Strona związkowa krytycznie oceniła przekaz medialny strony rządowej, który sugeruje, że problemy dotykają jedynie Kompanię Węglową SA (KW). Podkreślono, że pozostałe dwie duże spółki węglowe - KHW i JSW - zatrudniają łącznie niemal 40 tysięcy, mniej więcej dwie trzecie tego, co KW.
- Aktualnie na zwałach kopalń wchodzących w skład Katowickiego Holdingu Węglowego S.A. zalega 1,7 mln ton węgla, który został wydobyty zgodnie z przyjętym Planem Techniczno-Ekonomicznym, ale nie został sprzedany, również wskutek niekontrolowanego importu surowca do Polski, o którego wstrzymanie od dłuższego czasu apelują wszystkie górnicze centrale związkowe - wskazano w apelu.
Zdaniem związkowców Holdingowi już dziś grozi utrata płynności finansowej, co w konsekwencji może doprowadzić do wstrzymania wypłaty wynagrodzeń pracowniczych, likwidacji miejsc pracy, a nawet upadłości KHW.

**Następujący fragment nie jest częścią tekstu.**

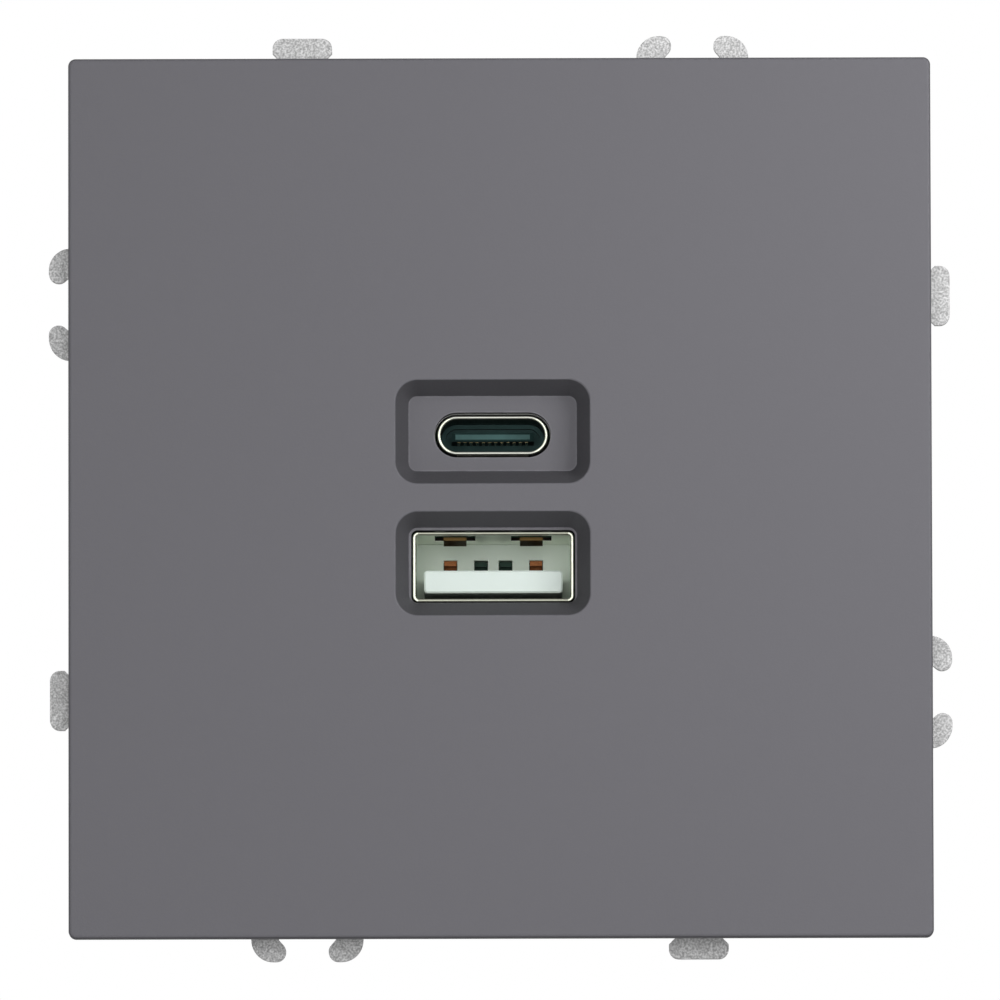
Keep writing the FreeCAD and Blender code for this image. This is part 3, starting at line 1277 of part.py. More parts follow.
def make_port_board():
    body = new_body("port_board")
    board = front_sketch(body, "port_board_outline", "port_board_place")
    box_outline(board, "0", "0", "board_width", "board_height", "board_corner")
    add(body, board, "board_thick")
    return body


def make_main_board():
    """The power board, with a slot for the tail of each contact bar."""
    body = new_body("main_board")
    board = front_sketch(body, "main_board_outline", "main_board_place")
    box_outline(board, "0", "0", "main_board_width", "board_height", "board_corner")
    add(body, board, "board_thick")
    slots = front_sketch(body, "bar_slots", "main_board_place")
    for side in (1, -1):
        box_outline(slots, f"{side} * terminal_place", "bar_top - bar_thick / 2",
                    "bar_width / 2 + clamp_gap", "bar_thick + clamp_gap")
    cut(body, slots, "board_thick")
    return body


def make_board_link():
    """A row of square pins between the two boards."""
    body = new_body("board_link_pins")
    count = 4
    pin = front_sketch(body, "link_pin_outline", "port_board_back")
    box_outline(pin, f"-link_pitch * {count - 1} / 2", "link_level", "link_pin", "link_pin")
    one = add(body, pin, "main_board_place - port_board_back")
    row_of(body, [one], "link_pin_row", "X_Axis", f"link_pitch * {count - 1}", count)
    return body


def make_insulation_sheet():
    body = new_body("insulation_sheet")
    sheet_outline = front_sketch(body, "barrier", "port_board_back")
    box_outline(sheet_outline, "0", "0", "barrier_width", "barrier_width", "board_corner")
    add(body, sheet_outline, "sheet_barrier")
    return body


def make_transformer_core():
    """Two E cores meeting face to face: a frame with a round centre leg."""
    body = new_body("transformer_core")
    front = "(core_depth - core_thick / 2)"
    block = front_sketch(body, "core_block", front)
    box_outline(block, "core_x", "core_z", "core_width", "core_height")
    add(body, block, "core_thick")
    windows = front_sketch(body, "core_windows", front)
    box_outline(windows, "core_x", "core_z", "core_width - 2 * core_leg", "core_height - 2 * core_leg")
    cut(body, windows, "core_thick")
    leg = plan_sketch(body, "core_centre_leg", "core_z")
    circle(leg, "core_x", "core_depth", "core_leg / 2")
    add(body, leg, "core_height - core_leg", both=True)
    return body


def make_transformer_bobbin():
    """A spool round the core's centre leg, on a plate that stands on the main board."""
    body = new_body("transformer_bobbin")
    room = "(core_height - 2 * core_leg - 2 * fit_gap)"
    tube = plan_sketch(body, "bobbin_tube", "core_z")
    circle(tube, "core_x", "core_depth", "core_leg / 2 + flange_thick")
    add(body, tube, room, both=True)
    for side in (1, -1):
        flange = plan_sketch(body, f"bobbin_flange_{'upper' if side > 0 else 'lower'}",
                             f"core_z + {side} * ({room} - flange_thick) / 2")
        box_outline(flange, "core_x", "core_depth", "core_width - 2 * core_leg - 2 * fit_gap",
                    "2 * flange_radius", "flange_thick")
        add(body, flange, "flange_thick", both=True)
    plate = front_sketch(body, "bobbin_plate", "core_depth + coil_radius + fit_gap")
    box_outline(plate, "core_x", "core_z", "core_width", "core_height", "flange_thick")
    add(body, plate, "main_board_place - core_depth - coil_radius - fit_gap")
    bore = plan_sketch(body, "bobbin_bore", "core_z")
    circle(bore, "core_x", "core_depth", "core_leg / 2 + fit_gap")
    cut(body, bore, "core_height", both=True)
    return body


def make_transformer_winding():
    body = new_body("transformer_winding")
    length = "(core_height - 2 * core_leg - 2 * flange_thick - 4 * fit_gap)"
    coil = plan_sketch(body, "coil", "core_z")
    circle(coil, "core_x", "core_depth", "coil_radius")
    circle(coil, "core_x", "core_depth", "core_leg / 2 + flange_thick + fit_gap")
    add(body, coil, length, both=True)
    return body


def add_can(body, name, x, z, radius, length):
    """A can capacitor standing on the main board, with a pressed groove near its foot."""
    sketch = wall_screw_sketch(body, name, x, z)
    top = f"(main_board_place - {length})"
    groove = f"(main_board_place - {length} / 6)"
    depth = f"{radius} / 12"
    outline(sketch, [
        ("0", top), (radius, top, f"{radius} / 6"), (radius, f"{groove} - {depth}"),
        (f"{radius} - {depth}", groove), (radius, f"{groove} + {depth}"),
        (radius, "main_board_place", f"{radius} / 10"), ("0", "main_board_place"),
    ])
    return spin(body, sketch, "V_Axis")


def make_cans(name, x, level, pitch, radius, length):
    body = new_body(name)
    add_can(body, f"{name}_upper", x, level, radius, length)
    add_can(body, f"{name}_lower", x, f"{level} - {pitch}", radius, length)
    return body


def make_input_choke():
    """A ferrite drum with its waist wound."""
    body = new_body("input_choke")
    sketch = wall_screw_sketch(body, "drum", "-choke_x", "-choke_z")
    top = "(main_board_place - choke_length)"
    rim = "choke_length / 6"
    outline(sketch, [
        ("0", top), ("choke_radius", top), ("choke_radius", f"{top} + {rim}"),
        ("choke_radius * 0.85", f"{top} + {rim}"), ("choke_radius * 0.85", f"main_board_place - {rim}"),
        ("choke_radius", f"main_board_place - {rim}"), ("choke_radius", "main_board_place"),
        ("0", "main_board_place"),
    ])
    spin(body, sketch, "V_Axis")
    return body


def make_fuse_resistor():
    """A barrel along Z, with its leads bent down to the main board."""
    body = new_body("fuse_resistor")
    depth = "(main_board_place - fuse_radius - lead_radius)"
    barrel = plan_sketch(body, "fuse_barrel", "-fuse_z")
    circle(barrel, "-fuse_x", depth, "fuse_radius")
    add(body, barrel, "fuse_length", both=True)
    wire = plan_sketch(body, "fuse_wire", "-fuse_z")
    circle(wire, "-fuse_x", depth, "lead_radius")
    add(body, wire, "fuse_length + 4 * lead_radius", both=True)
    legs = front_sketch(body, "fuse_legs", depth)
    for side in (1, -1):
        circle(legs, "-fuse_x", f"{side} * (fuse_length / 2 + lead_radius) - fuse_z", "lead_radius")
    add(body, legs, f"main_board_place - {depth}")
    return body


def make_surge_absorber():
    """A coated disc on two leads."""
    body = new_body("surge_absorber")
    depth = "(main_board_place - disc_radius - 2 * lead_radius)"
    disc = side_sketch(body, "disc", "disc_x")
    circle(disc, depth, "-disc_z", "disc_radius")
    grown = add(body, disc, "disc_thick", both=True)
    doc.recompute()
    edges = [f"Edge{index}" for index, edge in enumerate(grown.Shape.Edges, 1)
             if edge.BoundBox.XLength < 1e-6]
    soften(body, "Fillet", "disc_round", grown, edges, "disc_thick / 3")
    legs = front_sketch(body, "disc_legs", depth)
    for side in (1, -1):
        circle(legs, "disc_x", f"{side} * disc_radius * 0.7 - disc_z", "lead_radius")
    add(body, legs, f"main_board_place - {depth}")
    return body


def make_block(name, x, z, width, height, front, depth, corner):
    """A moulded component: a block with its upright edges rounded."""
    body = new_body(name)
    sketch = front_sketch(body, f"{name}_outline", front)
    box_outline(sketch, x, z, width, height, corner)
    add(body, sketch, depth)
    return body


def make_components():
    return [
        make_cans("bulk_capacitors", "-can_x", "can_z", "can_pitch", "can_radius", "can_length"),
        make_cans("output_capacitors", "output_can_x", "output_can_z", "output_can_pitch",
                  "output_can_radius", "output_can_length"),
        make_input_choke(),
        make_fuse_resistor(),
        make_surge_absorber(),
        make_block("suppression_capacitor", "film_x", "-film_z", "film_width", "film_height",
                   "main_board_place - film_depth", "film_depth", "board_corner / 4"),
        make_block("bridge_rectifier", "-bridge_x", "-bridge_z", "bridge_width", "bridge_height",
                   "main_board_place - bridge_depth", "bridge_depth", "board_corner / 8"),
        make_block("primary_controller", "-chip_x", "chip_z", "chip_width", "chip_height",
                   "main_board_back", "chip_depth", "board_corner / 8"),
        make_block("output_rectifier", "diode_x", "chip_z", "diode_width", "diode_height",
                   "main_board_back", "diode_depth", "board_corner / 8"),
        make_block("port_controller", "logic_x", "-logic_z", "logic_size", "logic_size",
                   "port_board_place - logic_depth", "logic_depth", "board_corner / 16"),
    ]


def make_all():
    parts = [
        make_front_cover(), make_support_frame(), make_housing_front(), make_housing_rear(),
        make_cover_clips(), make_support_screws(), make_usb_a_shell(), make_usb_a_insulator(),
        make_usb_a_contacts(), make_usb_c_shell(), make_usb_c_insulator(), make_usb_c_contacts(),
        make_port_board(), make_main_board(), make_board_link(), make_insulation_sheet(),
        make_transformer_core(), make_transformer_bobbin(), make_transformer_winding(),
    ]
    parts += make_components()
    for pole, side in (("live", 1), ("neutral", -1)):
        parts.append(make_contact_bar(f"{pole}_contact_bar", side))
        parts.append(make_clamp(f"{pole}_clamp", side))
        parts.append(make_terminal_screw(f"{pole}_terminal_screw", side))
    for hand, side in (("right", 1), ("left", -1)):
        parts.append(make_claw(f"{hand}_claw", side))
        parts.append(make_claw_nut(f"{hand}_claw_nut", side))
        parts.append(make_claw_screw(f"{hand}_claw_screw", side))
    return parts


def check_and_save(parts):
    """Stops at any failed object or bad shape, then writes one file for each piece."""
    doc.recompute()
    for thing in doc.Objects:
        if "Invalid" in thing.State or "Error" in thing.State:
            raise ValueError(f"{thing.Name} failed: {thing.State}")
    for part in parts:
        if part.Shape.isNull() or not part.Shape.isValid():
            raise ValueError(f"{part.Label} has no valid shape")
    os.makedirs("parts", exist_ok=True)
    for part in parts:
        part.Shape.exportStep(f"parts/{part.Label}.step")
        print(part.Label, len(part.Shape.Solids), "solid(s)", round(part.Shape.Volume, 1), "mm3")


check_and_save(make_all())
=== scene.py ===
import bpy
import bmesh
import json
import math
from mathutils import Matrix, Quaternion, Vector


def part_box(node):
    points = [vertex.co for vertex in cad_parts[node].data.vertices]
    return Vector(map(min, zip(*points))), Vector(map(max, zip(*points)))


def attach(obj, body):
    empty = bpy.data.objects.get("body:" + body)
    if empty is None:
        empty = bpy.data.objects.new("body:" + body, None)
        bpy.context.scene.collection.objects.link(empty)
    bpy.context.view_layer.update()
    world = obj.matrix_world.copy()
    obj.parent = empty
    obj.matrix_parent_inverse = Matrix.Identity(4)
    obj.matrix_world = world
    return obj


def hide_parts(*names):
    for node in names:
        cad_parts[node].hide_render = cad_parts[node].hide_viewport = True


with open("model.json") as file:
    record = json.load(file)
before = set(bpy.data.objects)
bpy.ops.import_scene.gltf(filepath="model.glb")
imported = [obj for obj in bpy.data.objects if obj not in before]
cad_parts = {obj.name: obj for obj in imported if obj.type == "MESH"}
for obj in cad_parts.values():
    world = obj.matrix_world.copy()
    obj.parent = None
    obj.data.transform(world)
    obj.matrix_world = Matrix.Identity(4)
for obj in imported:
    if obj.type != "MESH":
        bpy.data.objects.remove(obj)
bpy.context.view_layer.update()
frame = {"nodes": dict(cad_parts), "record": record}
mm = 0.001
print("frame loaded,", len(frame["nodes"]), "nodes")


# small helpers for node trees

def place(tree, kind, x, y, **settings):
    node = tree.nodes.new(kind)
    node.location = (x, y)
    for key, value in settings.items():
        setattr(node, key, value)
    return node


def join(tree, source, target):
    tree.links.new(source, target)


def newGroup(name, inputs, outputs):
    group = bpy.data.node_groups.new(name, "ShaderNodeTree")
    for label, kind, value in inputs:
        socket = group.interface.new_socket(name=label, in_out="INPUT", socket_type=kind)
        socket.default_value = value
    for label, kind in outputs:
        group.interface.new_socket(name=label, in_out="OUTPUT", socket_type=kind)
    start = place(group, "NodeGroupInput", -900, 0)
    end = place(group, "NodeGroupOutput", 700, 0)
    return group, start, end


def useGroup(tree, group, x, y, **values):
    node = place(tree, "ShaderNodeGroup", x, y, node_tree=group)
    for label, value in values.items():
        node.inputs[label].default_value = value
    return node


def blendColour(tree, x, y, factor, first, second, mode="MIX"):
    # factor, first and second are sockets or plain values
    node = place(tree, "ShaderNodeMix", x, y, data_type="RGBA", blend_type=mode)
    for index, value in ((0, factor), (6, first), (7, second)):
        if isinstance(value, bpy.types.NodeSocket):
            join(tree, value, node.inputs[index])
        elif index:
            node.inputs[index].default_value = (*value, 1)
        else:
            node.inputs[index].default_value = value
    return node.outputs[2]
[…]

Osobny akapit poświęcono błędnej polityce kierownictwa JSW. Jastrzębskie kopalnie - w przeciwieństwie do zakładów wchodzących w skład KW i KHW - wydobywają znacznie mniej węgla, niż mogłyby sprzedać "na pniu". Chodzi tutaj o węgiel koksujący, na który jest popyt. Jednocześnie Zarząd Spółki poinformował, że w roku bieżącym roku firma prawdopodobnie poniesie stratę.
W zakończeniu Międzyzwiązkowy Sztab Protestacyjno-Strajkowy Górniczych Central Związkowych po raz kolejny wezwał premiera do zdiagnozowania sytuacji we wszystkich spółkach węglowych i podjęcia natychmiastowych działań ratunkowych na rzecz poprawy sytuacji w całym sektorze wydobywczym.